Abstract
“A Beehive of Activity”: Labor and Leisure in Hashemite Baghdad, 1921 - 1958
This paper seeks to explore how physical education and outdoor activities conditioned the social production of space in Hashemite Baghdad. It contends that playing sports, working outdoors, and enjoying the city’s natural beauty were important ways in which Baghdadis enabled and otherwise participated in the city’s transformation from a city still bounded by its medieval walls in 1921 to a sprawling web of diverse neighborhoods on both sides of the Tigris in 1958. It draws on Baghdadis’ memoirs alongside medical and pedagogical writings about physical fitness and acculturation (Ar. tathqif) to determine how labor and leisure figured into the construction and inhabiting of new neighborhoods.
The point in using physical education and outdoor activities to talk about urban development is to expose the limitations of the top-down, national development framework through which the city’s growth was understood by international experts and the Iraqi Development Board. The Board tended to adopt the experts’ plans for urban development, and with these plans went a conceptualization of labor that originated in large part outside of the Iraqi context. The Board only came into existence during the last decade of Hashemite rule, but repeatedly staked claims in its annual reports to the prior thirty years’ of urban growth for the Hashemite monarchy.
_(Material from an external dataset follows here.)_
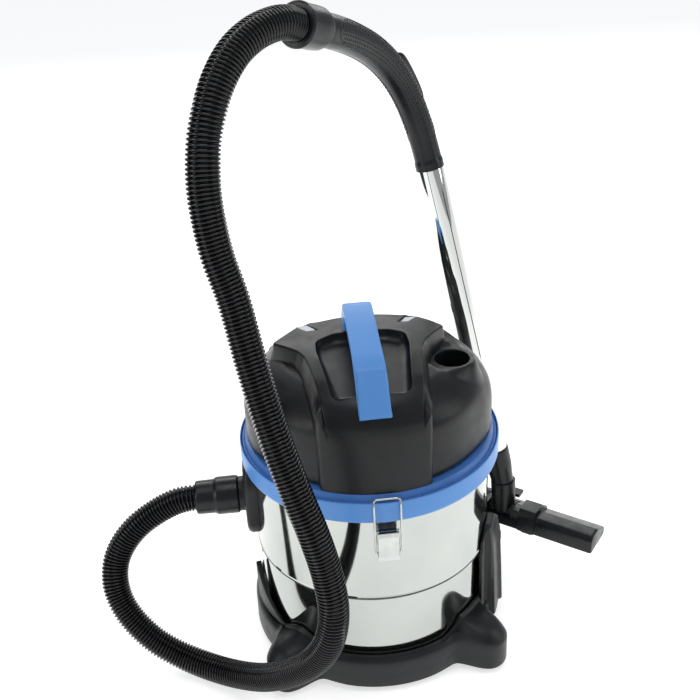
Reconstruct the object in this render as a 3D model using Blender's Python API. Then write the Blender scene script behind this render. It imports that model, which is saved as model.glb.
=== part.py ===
"""Wheeled shop vacuum: steel tank on a castored base, moulded motor head, hose, wand and nozzle.

Blender 4.5, metres, +Z up. The machine's own axis is the tank's axis: -Y is the front, with the
first latch, -X is the hose inlet, and the wand is parked at the right rear, on the +X side.
Everything hangs on one empty, which puts the middle of the object's footprint at the origin.
"""
import math

import bmesh
import bpy
from mathutils import Matrix, Quaternion, Vector
from mathutils.geometry import interpolate_bezier

GAP = 0.0003                 # clearance between pieces that touch

# Where the tank's axis stands, so that the footprint without the hose is centred on the origin.
AXIS_X = -0.05345
AXIS_Y = -0.01002

# Base
BASE_R = 0.168               # skirt, outside
BASE_LOW = 0.010
BASE_TOP = 0.055
SEAT_R = 0.1545              # round seat that holds the tank
SEAT_Z = 0.0362
TRAY_R = 0.146               # floor disc inside the skirt
CASTER_R = 0.184             # caster pins, from the tank's axis
CASTER_ANGLES = {"front_left": 225, "front_right": 315, "rear_left": 135, "rear_right": 45}
WELL_R = 0.0265
WELL_TOP = 0.044
LOBE_R = 0.0305              # how far a lobe reaches round its caster pin
WHEEL_R = 0.0145
WHEEL_HALF = 0.0070
CASTER_TRAIL = 0.0095        # wheel axle behind the swivel pin

# Tank
TANK_R = 0.156
TANK_LOWER_R = 0.1530
TANK_STEP_Z = 0.147
TANK_LOW = 0.0365
TANK_TOP = 0.2925
TANK_WALL = 0.0016
RIM_R = 0.166
RIM_LOW = 0.2762
RIM_TOP = 0.2932
INLET_Z = 0.216
INLET_Y = 0.0

# Motor head
RING_LOW = 0.2942
RING_TOP = 0.3110
HEAD_R = 0.1575
HEAD_LOW = 0.3114
HEAD_TOP = 0.4475
HEAD_X = -0.008              # middle of the saddle, the recess and the handle
SHOULDER_Z = 0.408           # the two lowered front shoulders
SHOULDER_EDGE = [            # edge of the right shoulder, from the middle of the saddle
    (0.060, -0.200), (0.065, -0.130), (0.0745, -0.060), (0.086, -0.016), (0.0985, 0.008), (0.113, 0.030),
    (0.118, 0.200), (0.200, 0.200), (0.200, -0.200),
]
DECK_EDGE = (0.0375, 0.4470)   # y and z of the deck's rear edge, where the crown starts to slope down
REAR_SLOPE = 0.56              # how far the rear slope falls for each metre back
RECESS_HALF = 0.050          # finger recess under the handle
PORT_X, PORT_Y, PORT_R = 0.104, -0.024, 0.0215
ROCKER_PIVOT = (-0.050, 0.1470, 0.360)
HANDLE_HALF = 0.0185

# Float valve: the ball rises to the hole in the motor plate
VALVE_R = 0.0190
BALL_R = 0.0240
BALL_Z = 0.2394

# Latches, front and rear
LATCH_PIVOT = Vector((0.0, -0.1655, 0.2600))
BAIL_PIVOT = Vector((0.0, -0.1705, 0.2340))
BAIL_HALF = 0.0158
BAIL_WIRE = 0.0015

# Hose, grip and wand
HOSE_R = 0.0178
CUFF_END_X = -0.2335
WAND_R = 0.0175
WAND_LOW = Vector((0.1930, 0.0900, 0.1870))
WAND_TOP = Vector((0.1080, 0.1415, 0.5975))
WAND_WAY = (WAND_TOP - WAND_LOW).normalized()
COLLAR_R = 0.0235
COLLAR_LONG = 0.047
# The grip bends in one plane, from the wand's line to the swivel collar.
GRIP_END = Vector((-0.0344, 0.0210, 0.8034))
GRIP_WAY = Vector((-0.594, -0.754, 0.280)).normalized()
GRIP_RISE = 0.113
GRIP_REACH = 0.139
SLIDER_AT = 9                # which point of the grip's line the air slider sits at
SLIDER_HALF = 0.034
SLIDER_WIDE = 0.0075

# Parked nozzle: u runs along its width to the front right, n points away from the tank.
NOZZLE_AT = Vector((0.2070, 0.0780, 0.0850))
NOZZLE_U = Vector((0.782, -0.623, 0.0)).normalized()
NOZZLE_HALF = 0.1440
NOZZLE_BACK = -0.0230
NOZZLE_FRONT = 0.0330
NOZZLE_LOW = -0.0165
NOZZLE_HIGH = 0.0140
ROLLER_U = 0.044
ROLLER_R = 0.0090

# Colour, roughness and metallic value of each material
FINISHES = {
    "black_plastic": ((0.030, 0.032, 0.035), 0.45, 0.0),
    "grey_plastic": ((0.085, 0.092, 0.100), 0.50, 0.0),
    "blue_plastic": ((0.080, 0.270, 0.720), 0.35, 0.0),
    "stainless": ((0.780, 0.780, 0.770), 0.12, 1.0),
    "chrome": ((0.850, 0.850, 0.860), 0.06, 1.0),
    "steel": ((0.520, 0.530, 0.540), 0.28, 1.0),
    "rubber": ((0.022, 0.022, 0.024), 0.75, 0.0),
    "hose": ((0.020, 0.021, 0.023), 0.30, 0.0),
    "filter_paper": ((0.780, 0.740, 0.620), 0.90, 0.0),
    "white_foam": ((0.850, 0.850, 0.830), 0.60, 0.0),
    "bristle": ((0.050, 0.050, 0.055), 0.90, 0.0),
    "copper": ((0.620, 0.280, 0.140), 0.35, 1.0),
}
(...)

Its language of rational design principles and modern construction techniques obscured the fact that Baghdadis had built their own city and would continue to do so as demographic changes necessitated. Reading physical education and outdoor activities as part of a separate genealogy of labor in Hashemite Baghdad challenges this narrative of top-down developmentalism, through which the Hashemite period is commonly read.